Caravan Club notices. I've never seen such a delight in pointless and repetitive notices, do this, don't do that, turn here, don't turn here, don't let your dog foul the site, (impossible), - clean it up of course, but even on your way to the doggy area if she wants to go she's going! Don't you dare enjoy it here.

I think the Caravan Club sites are old fashioned and need to up their game. They seem to like having everyone in neat little rows, the best sites either use a lot of angled pitches and/or lots of landscaping devices to make it seem roomier. We also walked away from the North Berwick CC site for much the same reasons, poor landscaping and a feeling of claustrophobia about the joint. We eventually stopped at Berwick upon Tweed, not much better but at least a great view from the steep hillside.

Oh, and yes, we did have a great time. Best thing we did? Use the chair lift at the Glencoe ski centre and then walk up the nearest peak. The views, the silence, awe inspiring and a desire for lunch!

Most interesting visit, Dunbar Harbour. Old fashioned cobbled, great for a period drama, up-and-coming warehouse developments, galleries and artists, restaurants just getting in. A touch of Scottish booze and bad behaviour (Sunday visit - all day on the ****?) spoilt it a little. I'd say a town on the verge of an "up".


----------



## DABurleigh

John,

Had to reply as your post sparked off memories! 

Glen Nevis - don't have to pay for electric if you don't want it even if it is available on your pitch. And the only site showers I've ever used in the UK since having a motorhome (needed a hot long soak after Ben Nevis).

Arrochar (Ardgartan?) - Location indeed! Staff a bit miserable.
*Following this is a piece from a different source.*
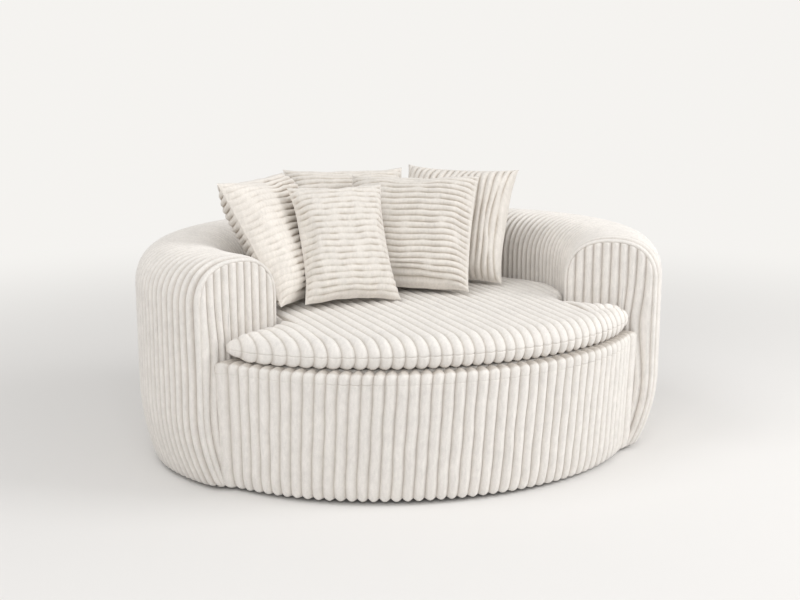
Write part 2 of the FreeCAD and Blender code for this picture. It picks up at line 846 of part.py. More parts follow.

Invermoriston - come on now, even CC sites have better signage than this one! But a great character runs it, and the location means you can put up with anything for an overnight stop and a walk in the woods, into town and up the hill the other side.

On the plus side of the CC, it has a great CL network and the quality of its sites is always up to a known standard, sometimes that's all you need in order to plan to stay there with confidence if you don't know the area.

Dave


----------



## Grizzly

I stand to be corrected but they don't go for sites with bars, restaurants, casinos and entertainment areas either. Ugh !

G


----------



## 96088

neverrememberit said:


> Next best was Morton Hall just south of Edinburgh, not CC, again a nice restaurant on site, good landscaping, poor central showers (modern but a swamp), but the old originals by the restaurant are little used and therefore civilised.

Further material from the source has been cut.